Work to complete ->
State the number of lines below in which the word "Vector" appears. Nothing else belongs in the answer.

Data shown ->
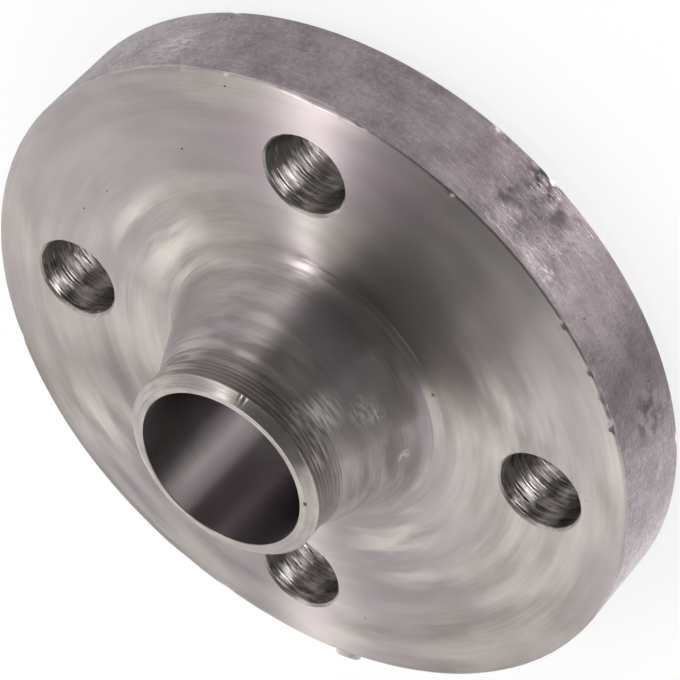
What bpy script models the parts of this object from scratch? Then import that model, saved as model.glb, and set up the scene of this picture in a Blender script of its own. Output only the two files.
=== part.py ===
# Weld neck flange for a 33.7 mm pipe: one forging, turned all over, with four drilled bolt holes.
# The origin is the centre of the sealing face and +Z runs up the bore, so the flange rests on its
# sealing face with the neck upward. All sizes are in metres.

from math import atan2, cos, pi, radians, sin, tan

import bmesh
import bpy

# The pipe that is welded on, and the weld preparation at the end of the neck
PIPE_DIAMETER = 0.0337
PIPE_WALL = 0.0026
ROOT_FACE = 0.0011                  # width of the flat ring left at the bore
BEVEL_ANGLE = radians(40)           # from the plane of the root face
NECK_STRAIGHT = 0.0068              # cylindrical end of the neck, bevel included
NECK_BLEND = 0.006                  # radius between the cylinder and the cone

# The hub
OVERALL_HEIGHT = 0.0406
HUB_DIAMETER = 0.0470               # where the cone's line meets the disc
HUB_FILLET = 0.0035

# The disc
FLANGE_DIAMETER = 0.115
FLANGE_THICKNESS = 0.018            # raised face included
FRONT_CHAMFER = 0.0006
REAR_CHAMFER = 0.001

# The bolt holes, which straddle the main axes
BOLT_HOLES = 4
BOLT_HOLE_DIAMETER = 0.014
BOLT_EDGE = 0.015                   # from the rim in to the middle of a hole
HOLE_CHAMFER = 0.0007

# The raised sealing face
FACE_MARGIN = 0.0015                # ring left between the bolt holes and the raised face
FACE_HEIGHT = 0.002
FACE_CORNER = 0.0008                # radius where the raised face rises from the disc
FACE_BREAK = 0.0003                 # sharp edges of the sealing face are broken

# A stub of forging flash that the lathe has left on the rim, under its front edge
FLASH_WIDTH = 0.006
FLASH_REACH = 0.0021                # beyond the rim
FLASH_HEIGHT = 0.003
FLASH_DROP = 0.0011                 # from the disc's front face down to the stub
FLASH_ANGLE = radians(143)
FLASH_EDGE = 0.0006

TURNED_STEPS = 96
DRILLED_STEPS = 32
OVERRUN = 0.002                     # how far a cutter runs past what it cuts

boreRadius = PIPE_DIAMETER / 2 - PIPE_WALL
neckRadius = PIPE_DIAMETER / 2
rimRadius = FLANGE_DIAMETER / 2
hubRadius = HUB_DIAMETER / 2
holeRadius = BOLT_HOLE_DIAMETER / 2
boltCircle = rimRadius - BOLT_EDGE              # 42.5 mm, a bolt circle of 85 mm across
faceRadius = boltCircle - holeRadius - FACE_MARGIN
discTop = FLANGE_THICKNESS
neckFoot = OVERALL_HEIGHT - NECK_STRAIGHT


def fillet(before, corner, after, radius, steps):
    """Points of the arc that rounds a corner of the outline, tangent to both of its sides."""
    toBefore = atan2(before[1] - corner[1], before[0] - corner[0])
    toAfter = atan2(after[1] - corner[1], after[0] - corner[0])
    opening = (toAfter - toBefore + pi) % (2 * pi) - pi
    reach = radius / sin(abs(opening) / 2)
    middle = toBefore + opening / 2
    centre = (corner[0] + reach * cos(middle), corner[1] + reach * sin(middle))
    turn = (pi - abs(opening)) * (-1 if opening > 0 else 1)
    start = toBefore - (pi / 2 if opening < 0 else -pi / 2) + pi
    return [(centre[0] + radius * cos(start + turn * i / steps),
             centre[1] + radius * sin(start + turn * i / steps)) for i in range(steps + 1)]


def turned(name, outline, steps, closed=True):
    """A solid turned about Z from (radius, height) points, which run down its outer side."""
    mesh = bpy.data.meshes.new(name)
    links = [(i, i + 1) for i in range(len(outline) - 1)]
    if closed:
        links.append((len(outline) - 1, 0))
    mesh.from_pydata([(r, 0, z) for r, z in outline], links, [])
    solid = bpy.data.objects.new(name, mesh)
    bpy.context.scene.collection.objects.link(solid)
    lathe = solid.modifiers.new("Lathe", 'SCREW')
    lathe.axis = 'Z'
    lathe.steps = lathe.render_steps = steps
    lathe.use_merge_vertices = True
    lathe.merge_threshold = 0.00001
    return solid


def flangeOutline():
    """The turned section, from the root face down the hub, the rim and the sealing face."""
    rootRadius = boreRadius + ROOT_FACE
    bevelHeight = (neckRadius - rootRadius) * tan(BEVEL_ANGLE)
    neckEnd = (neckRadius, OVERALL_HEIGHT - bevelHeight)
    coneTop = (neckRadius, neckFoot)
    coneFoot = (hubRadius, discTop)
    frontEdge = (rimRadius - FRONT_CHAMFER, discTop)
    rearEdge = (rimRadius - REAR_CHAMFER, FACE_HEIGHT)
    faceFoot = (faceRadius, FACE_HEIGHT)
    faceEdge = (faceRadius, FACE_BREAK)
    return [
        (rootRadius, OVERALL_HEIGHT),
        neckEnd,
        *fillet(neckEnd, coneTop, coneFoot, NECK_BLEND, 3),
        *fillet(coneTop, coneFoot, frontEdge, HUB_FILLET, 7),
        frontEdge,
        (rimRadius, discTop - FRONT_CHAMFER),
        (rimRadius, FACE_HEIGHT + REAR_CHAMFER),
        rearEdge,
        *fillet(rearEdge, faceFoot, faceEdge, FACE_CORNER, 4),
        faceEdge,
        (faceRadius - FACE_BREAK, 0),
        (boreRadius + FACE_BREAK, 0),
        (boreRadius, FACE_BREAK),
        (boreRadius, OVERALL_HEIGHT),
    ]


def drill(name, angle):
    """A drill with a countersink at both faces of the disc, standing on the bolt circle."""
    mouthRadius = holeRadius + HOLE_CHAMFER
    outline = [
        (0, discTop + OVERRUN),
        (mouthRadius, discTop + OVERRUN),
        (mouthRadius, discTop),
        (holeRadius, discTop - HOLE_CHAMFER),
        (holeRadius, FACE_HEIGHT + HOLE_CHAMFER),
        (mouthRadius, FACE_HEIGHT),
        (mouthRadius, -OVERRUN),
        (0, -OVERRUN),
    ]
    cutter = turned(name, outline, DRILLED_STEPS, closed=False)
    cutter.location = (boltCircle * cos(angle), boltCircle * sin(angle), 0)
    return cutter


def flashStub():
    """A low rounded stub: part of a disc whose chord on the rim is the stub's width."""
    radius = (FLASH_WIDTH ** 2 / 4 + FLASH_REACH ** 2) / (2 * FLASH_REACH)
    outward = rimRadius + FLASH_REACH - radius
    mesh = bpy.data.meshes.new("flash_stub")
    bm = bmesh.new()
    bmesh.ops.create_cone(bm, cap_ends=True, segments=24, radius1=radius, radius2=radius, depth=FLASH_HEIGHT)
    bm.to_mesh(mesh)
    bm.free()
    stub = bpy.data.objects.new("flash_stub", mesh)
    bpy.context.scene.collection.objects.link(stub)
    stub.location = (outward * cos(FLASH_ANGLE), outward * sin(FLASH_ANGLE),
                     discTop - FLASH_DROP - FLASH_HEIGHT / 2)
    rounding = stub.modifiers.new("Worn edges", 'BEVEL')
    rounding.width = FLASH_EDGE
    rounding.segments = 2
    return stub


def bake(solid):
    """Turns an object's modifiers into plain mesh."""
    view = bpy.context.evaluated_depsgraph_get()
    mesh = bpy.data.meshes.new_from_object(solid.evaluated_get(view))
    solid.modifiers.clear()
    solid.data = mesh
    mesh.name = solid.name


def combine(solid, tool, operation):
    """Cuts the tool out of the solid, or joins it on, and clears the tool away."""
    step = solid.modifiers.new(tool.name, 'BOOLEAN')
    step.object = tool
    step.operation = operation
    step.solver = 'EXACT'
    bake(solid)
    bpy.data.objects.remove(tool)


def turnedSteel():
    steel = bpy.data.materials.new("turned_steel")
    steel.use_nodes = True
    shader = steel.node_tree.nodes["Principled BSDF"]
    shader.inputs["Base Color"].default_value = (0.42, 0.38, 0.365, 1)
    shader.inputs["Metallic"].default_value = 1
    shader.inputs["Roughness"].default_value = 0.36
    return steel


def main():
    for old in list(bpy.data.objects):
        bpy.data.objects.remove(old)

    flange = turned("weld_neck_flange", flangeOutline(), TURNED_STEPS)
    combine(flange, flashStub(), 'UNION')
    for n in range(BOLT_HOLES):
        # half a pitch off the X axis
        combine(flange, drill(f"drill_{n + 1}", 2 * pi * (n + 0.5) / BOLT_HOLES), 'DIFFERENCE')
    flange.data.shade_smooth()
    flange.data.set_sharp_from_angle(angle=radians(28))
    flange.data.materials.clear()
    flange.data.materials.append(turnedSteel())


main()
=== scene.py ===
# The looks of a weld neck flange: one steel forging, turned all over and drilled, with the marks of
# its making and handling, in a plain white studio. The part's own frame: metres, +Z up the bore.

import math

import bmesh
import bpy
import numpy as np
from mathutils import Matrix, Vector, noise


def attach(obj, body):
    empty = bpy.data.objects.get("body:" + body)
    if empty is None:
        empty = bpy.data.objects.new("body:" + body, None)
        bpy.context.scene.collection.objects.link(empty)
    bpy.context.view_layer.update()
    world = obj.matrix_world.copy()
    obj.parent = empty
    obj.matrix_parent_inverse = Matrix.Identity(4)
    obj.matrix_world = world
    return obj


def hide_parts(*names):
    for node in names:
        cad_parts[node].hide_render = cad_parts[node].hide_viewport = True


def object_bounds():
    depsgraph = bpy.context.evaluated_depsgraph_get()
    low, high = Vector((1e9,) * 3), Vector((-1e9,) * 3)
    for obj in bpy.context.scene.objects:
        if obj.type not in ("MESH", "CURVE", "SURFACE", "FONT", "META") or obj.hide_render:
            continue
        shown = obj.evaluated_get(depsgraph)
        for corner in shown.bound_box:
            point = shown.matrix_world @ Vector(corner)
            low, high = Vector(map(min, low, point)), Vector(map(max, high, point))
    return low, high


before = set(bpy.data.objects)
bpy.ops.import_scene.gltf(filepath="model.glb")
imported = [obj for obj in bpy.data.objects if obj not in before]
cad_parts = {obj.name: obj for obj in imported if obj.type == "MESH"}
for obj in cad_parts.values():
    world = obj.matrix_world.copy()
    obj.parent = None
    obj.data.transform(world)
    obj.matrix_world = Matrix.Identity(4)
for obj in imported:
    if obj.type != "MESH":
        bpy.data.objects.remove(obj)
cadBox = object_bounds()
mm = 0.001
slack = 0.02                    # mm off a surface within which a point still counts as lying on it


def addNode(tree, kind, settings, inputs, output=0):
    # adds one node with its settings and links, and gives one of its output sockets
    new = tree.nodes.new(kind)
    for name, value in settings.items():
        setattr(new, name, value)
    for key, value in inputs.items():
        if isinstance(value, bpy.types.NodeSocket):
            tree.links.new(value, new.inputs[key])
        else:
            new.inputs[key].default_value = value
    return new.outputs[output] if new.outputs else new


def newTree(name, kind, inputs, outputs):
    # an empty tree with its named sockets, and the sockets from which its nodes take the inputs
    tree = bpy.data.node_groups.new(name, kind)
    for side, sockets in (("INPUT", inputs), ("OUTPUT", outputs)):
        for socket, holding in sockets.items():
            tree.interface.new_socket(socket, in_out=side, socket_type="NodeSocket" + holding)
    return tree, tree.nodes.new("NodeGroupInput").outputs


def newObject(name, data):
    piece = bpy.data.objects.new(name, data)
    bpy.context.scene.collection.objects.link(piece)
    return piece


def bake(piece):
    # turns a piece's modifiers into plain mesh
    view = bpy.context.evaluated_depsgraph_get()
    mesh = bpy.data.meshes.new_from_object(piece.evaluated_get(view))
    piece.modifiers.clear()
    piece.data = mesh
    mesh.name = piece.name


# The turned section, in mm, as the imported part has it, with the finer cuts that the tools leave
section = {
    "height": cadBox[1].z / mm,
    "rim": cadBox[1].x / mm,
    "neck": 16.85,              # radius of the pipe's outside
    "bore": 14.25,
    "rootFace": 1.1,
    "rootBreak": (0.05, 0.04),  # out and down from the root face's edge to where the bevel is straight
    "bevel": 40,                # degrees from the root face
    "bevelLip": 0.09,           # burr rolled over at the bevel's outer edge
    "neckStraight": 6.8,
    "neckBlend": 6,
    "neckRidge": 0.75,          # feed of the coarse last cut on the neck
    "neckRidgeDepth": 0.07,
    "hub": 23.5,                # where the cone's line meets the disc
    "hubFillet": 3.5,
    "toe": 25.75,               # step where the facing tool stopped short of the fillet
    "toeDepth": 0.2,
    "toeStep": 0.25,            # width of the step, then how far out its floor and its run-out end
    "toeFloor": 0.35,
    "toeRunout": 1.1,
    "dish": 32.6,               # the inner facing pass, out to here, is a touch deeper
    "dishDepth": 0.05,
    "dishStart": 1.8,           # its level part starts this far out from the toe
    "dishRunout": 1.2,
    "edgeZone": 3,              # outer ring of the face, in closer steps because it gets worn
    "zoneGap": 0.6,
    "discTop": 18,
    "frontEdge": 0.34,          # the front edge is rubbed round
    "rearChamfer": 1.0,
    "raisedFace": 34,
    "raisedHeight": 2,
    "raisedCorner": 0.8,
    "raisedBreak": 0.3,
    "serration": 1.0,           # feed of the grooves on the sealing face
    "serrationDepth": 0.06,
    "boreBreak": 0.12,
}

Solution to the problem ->
4